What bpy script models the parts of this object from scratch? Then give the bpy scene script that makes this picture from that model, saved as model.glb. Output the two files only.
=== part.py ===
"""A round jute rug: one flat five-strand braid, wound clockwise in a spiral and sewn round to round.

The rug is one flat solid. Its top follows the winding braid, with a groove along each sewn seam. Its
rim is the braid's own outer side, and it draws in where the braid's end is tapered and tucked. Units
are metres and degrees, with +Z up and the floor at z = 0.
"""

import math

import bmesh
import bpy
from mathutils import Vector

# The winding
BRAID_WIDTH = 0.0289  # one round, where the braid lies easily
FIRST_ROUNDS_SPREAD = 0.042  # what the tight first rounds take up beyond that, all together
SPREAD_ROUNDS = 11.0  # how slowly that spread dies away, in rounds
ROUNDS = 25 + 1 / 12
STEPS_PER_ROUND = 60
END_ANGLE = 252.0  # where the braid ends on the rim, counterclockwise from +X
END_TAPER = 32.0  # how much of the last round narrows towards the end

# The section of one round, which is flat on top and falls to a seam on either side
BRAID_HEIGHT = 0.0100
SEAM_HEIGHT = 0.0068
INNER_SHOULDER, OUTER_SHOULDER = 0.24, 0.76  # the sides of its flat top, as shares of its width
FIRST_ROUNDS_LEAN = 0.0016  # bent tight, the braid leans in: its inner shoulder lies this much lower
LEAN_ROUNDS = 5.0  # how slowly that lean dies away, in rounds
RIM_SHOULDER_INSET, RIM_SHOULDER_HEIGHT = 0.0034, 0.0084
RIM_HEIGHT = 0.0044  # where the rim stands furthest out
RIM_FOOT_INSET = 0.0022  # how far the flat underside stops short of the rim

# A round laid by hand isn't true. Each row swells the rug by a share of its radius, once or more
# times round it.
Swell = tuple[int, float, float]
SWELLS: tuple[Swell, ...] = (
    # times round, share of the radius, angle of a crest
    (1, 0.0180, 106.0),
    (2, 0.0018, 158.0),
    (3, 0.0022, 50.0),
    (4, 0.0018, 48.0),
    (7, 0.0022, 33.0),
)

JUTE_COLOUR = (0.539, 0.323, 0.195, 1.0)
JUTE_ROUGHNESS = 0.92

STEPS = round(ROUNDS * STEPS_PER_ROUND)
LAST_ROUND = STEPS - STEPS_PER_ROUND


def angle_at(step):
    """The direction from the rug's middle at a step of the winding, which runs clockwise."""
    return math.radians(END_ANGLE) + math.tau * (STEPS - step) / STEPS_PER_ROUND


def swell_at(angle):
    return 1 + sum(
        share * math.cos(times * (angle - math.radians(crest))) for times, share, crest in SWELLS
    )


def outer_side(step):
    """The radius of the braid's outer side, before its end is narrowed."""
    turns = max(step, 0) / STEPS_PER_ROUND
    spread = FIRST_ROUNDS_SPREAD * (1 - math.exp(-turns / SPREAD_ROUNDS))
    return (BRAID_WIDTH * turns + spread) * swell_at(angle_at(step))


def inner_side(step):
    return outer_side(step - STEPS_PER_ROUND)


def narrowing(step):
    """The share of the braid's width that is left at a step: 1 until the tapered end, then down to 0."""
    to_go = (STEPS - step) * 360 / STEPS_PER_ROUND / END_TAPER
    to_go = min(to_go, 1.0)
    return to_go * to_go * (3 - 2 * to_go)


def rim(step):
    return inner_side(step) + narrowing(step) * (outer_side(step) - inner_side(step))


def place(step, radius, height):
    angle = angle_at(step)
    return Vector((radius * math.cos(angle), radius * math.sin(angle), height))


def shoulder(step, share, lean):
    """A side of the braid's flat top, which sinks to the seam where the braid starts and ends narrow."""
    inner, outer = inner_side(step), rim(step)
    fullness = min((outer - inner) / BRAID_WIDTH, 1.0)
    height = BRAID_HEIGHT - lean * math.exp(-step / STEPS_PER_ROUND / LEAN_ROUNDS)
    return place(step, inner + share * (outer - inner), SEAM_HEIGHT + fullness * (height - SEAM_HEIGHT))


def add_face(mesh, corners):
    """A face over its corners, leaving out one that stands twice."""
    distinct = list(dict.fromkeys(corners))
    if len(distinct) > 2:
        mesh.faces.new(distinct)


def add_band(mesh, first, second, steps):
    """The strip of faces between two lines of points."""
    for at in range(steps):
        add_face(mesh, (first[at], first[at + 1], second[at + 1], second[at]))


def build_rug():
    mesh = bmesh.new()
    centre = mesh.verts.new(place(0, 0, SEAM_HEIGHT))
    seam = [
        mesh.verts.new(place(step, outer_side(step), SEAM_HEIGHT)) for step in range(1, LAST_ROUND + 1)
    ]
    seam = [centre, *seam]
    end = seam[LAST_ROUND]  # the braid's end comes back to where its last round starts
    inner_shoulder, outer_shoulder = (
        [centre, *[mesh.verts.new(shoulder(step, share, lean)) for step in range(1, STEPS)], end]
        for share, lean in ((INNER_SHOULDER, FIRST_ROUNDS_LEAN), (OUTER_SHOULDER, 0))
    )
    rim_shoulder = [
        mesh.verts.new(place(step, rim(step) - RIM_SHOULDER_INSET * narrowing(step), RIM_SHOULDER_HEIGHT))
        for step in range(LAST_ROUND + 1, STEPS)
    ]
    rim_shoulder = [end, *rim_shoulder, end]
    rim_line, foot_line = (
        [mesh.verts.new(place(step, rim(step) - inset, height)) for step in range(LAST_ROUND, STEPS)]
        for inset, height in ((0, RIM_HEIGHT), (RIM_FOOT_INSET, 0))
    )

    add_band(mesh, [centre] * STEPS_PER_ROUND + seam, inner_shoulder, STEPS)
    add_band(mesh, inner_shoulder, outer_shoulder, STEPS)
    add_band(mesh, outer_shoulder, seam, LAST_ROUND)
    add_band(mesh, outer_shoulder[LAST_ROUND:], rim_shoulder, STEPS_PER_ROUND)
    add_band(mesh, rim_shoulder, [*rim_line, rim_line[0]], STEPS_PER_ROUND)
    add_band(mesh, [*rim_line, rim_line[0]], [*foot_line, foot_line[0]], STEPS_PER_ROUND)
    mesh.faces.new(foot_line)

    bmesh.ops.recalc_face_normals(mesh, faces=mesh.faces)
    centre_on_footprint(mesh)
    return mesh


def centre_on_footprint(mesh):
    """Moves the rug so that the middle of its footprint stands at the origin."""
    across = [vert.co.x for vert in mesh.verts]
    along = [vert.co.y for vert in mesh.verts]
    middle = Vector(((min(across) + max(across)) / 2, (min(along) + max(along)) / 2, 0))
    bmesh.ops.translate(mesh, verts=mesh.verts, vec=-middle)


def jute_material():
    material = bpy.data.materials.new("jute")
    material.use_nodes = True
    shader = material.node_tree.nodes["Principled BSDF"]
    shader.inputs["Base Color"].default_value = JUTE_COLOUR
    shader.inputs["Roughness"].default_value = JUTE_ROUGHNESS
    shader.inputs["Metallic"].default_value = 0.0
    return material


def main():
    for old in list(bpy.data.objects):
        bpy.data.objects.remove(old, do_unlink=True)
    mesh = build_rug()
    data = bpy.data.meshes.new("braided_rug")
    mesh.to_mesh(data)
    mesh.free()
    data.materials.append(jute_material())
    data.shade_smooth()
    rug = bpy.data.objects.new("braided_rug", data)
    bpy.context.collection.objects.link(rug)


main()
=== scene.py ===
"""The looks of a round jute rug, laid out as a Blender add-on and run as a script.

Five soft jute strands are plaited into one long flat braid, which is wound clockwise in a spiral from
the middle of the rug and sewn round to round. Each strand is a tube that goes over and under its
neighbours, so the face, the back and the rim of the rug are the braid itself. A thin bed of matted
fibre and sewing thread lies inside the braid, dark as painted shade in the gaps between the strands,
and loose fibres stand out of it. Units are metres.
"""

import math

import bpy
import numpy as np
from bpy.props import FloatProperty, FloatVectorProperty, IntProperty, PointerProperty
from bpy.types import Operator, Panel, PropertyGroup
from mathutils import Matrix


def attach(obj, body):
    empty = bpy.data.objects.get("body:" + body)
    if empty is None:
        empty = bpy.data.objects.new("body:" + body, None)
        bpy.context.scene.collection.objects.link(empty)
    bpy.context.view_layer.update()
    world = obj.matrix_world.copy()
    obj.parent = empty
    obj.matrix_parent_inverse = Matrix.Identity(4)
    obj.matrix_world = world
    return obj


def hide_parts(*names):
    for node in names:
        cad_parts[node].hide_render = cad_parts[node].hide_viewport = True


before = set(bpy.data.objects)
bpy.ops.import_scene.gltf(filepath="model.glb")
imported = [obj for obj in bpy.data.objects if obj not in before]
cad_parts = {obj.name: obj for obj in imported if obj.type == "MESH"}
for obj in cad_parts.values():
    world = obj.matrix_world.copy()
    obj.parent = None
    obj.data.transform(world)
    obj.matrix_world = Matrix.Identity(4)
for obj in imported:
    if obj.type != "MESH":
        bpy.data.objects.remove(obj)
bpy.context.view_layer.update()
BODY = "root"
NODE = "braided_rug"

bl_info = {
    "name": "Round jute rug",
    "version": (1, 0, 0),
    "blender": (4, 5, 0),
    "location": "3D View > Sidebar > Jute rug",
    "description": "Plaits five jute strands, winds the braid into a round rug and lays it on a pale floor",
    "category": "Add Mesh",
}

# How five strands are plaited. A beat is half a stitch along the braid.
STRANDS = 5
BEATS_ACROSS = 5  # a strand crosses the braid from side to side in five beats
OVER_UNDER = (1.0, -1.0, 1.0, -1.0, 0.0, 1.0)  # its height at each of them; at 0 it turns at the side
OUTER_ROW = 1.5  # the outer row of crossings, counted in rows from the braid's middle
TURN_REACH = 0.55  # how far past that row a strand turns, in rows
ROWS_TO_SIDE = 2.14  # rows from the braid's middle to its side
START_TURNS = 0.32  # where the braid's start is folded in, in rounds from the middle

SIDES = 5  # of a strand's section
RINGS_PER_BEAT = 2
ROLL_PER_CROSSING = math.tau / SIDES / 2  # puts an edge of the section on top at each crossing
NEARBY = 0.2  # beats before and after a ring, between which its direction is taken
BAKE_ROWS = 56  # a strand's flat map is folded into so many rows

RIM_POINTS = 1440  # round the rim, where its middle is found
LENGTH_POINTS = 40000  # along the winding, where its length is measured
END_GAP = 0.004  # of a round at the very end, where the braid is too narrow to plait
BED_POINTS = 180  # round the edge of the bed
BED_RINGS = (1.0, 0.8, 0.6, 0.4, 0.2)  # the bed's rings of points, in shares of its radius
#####
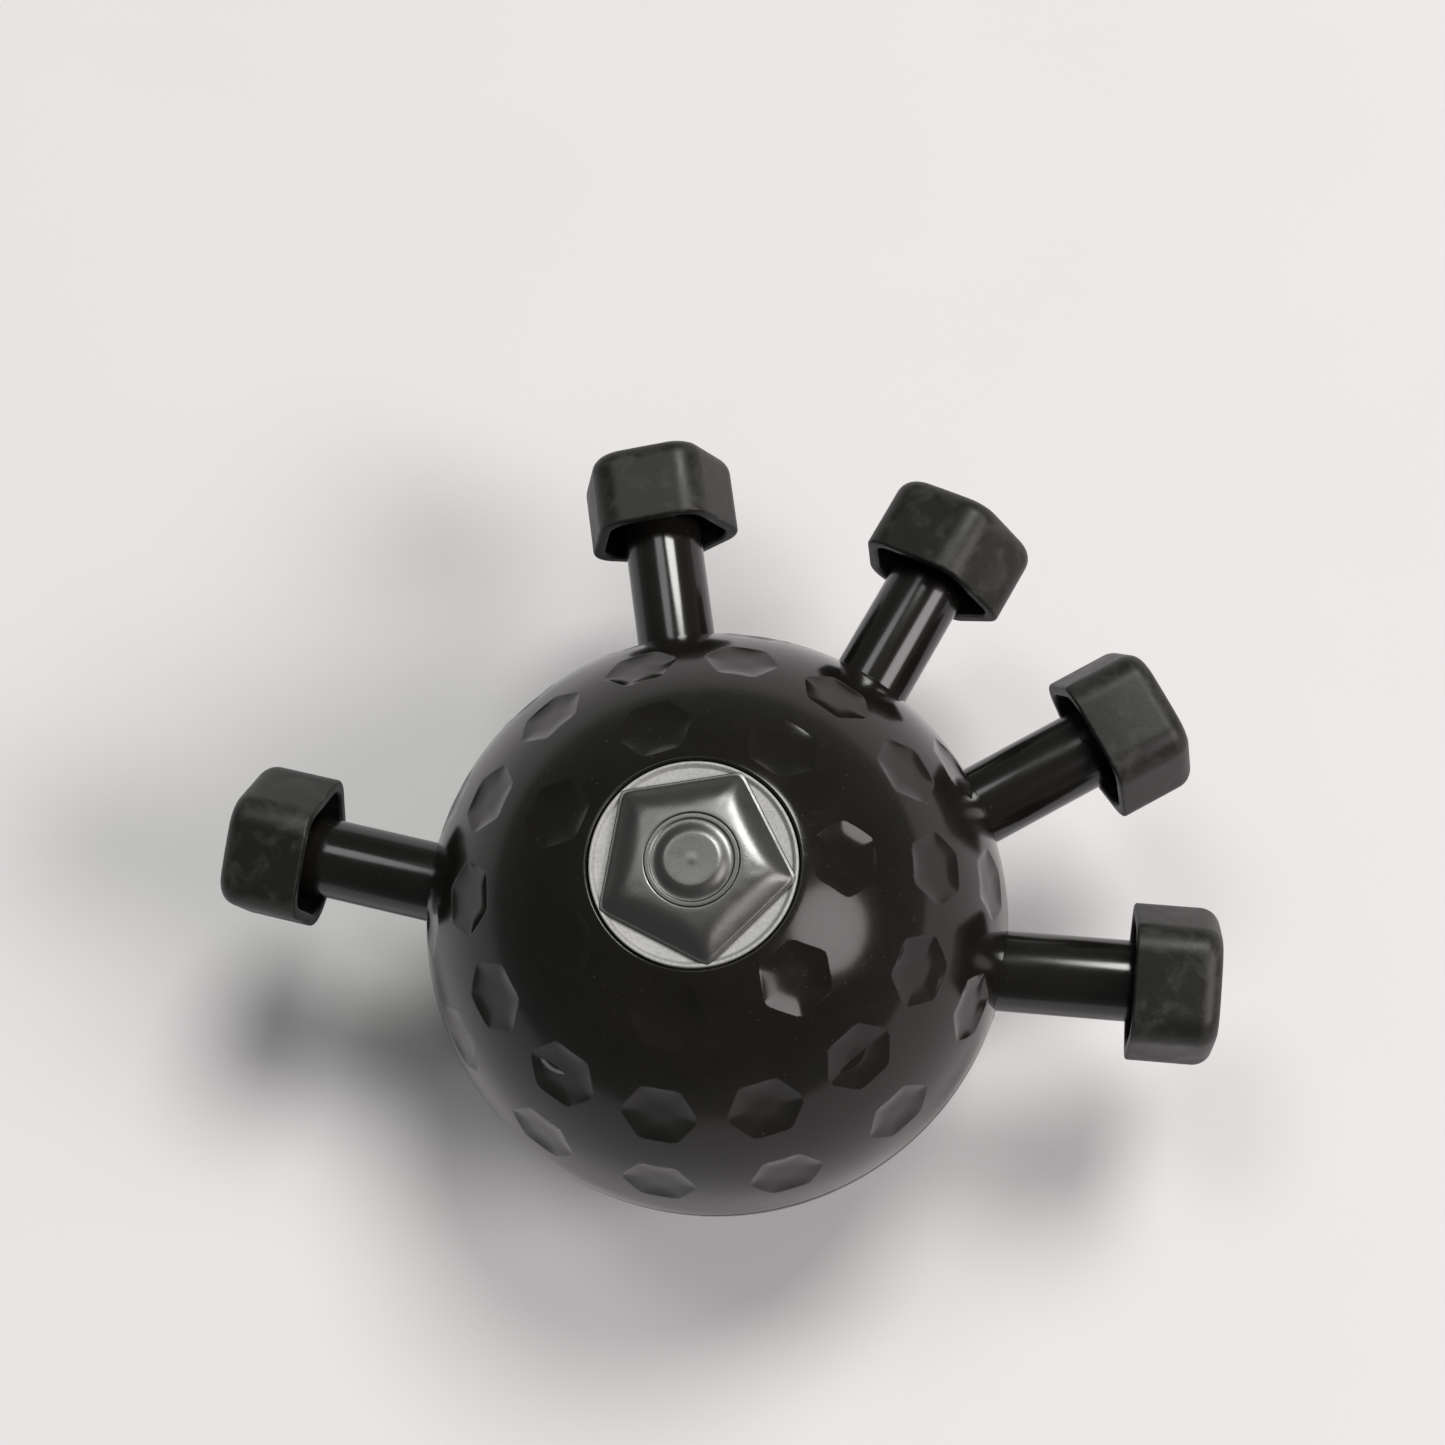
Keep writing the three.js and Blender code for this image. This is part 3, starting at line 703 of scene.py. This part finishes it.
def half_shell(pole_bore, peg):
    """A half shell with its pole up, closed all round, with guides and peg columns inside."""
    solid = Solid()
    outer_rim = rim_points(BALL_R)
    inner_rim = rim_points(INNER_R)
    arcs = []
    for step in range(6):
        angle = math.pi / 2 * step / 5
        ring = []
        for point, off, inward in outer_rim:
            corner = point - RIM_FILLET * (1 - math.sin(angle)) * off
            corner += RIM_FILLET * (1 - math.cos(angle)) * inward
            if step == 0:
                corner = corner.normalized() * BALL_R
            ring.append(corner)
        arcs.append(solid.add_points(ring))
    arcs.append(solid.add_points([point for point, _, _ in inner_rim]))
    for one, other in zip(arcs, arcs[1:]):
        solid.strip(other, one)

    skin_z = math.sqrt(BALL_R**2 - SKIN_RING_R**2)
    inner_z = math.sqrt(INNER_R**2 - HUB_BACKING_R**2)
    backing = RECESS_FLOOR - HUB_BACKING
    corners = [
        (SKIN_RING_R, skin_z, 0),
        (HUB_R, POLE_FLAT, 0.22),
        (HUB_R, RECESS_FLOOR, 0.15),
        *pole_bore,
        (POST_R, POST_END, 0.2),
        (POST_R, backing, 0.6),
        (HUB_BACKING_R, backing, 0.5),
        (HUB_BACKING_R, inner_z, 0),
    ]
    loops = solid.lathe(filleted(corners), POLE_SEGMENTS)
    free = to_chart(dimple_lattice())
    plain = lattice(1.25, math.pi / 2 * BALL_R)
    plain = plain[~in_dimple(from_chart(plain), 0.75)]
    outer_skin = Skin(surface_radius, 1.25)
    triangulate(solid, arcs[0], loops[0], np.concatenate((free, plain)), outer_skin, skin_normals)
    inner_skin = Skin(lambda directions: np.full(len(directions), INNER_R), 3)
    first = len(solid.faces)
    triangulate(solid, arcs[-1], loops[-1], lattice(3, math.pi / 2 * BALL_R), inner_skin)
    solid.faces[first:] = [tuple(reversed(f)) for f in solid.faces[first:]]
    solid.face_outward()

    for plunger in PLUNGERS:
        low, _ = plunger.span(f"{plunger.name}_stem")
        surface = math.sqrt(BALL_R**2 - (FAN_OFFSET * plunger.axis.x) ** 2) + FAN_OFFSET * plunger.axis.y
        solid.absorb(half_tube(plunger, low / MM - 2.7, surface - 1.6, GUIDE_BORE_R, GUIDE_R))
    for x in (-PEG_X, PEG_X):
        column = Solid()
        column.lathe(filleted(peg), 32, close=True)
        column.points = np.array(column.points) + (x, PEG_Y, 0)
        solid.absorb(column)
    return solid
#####
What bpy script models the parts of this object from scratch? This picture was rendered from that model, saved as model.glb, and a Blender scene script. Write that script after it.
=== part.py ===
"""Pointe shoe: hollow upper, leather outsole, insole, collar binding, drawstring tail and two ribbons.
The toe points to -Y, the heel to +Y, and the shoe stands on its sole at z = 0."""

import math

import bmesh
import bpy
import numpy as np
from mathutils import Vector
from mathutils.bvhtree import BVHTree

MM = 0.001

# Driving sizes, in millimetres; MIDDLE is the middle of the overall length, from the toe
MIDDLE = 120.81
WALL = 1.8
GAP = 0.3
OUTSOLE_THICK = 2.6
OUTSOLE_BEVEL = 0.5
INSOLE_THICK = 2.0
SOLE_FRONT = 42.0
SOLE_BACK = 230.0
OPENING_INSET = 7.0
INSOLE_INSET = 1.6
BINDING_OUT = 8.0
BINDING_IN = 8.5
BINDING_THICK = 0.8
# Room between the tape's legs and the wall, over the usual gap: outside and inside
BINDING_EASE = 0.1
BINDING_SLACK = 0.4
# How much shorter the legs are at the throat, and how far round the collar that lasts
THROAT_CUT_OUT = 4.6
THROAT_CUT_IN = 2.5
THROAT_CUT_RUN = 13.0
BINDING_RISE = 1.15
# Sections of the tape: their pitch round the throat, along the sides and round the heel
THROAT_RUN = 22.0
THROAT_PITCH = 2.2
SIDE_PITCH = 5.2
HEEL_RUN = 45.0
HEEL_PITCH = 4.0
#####
## Stated exercise
Look for the word "collection" in every line of the listing and copy the lines that have it.

## Output of the task
    bpy.context.collection.objects.link(rug)
        bpy.context.scene.collection.objects.link(empty)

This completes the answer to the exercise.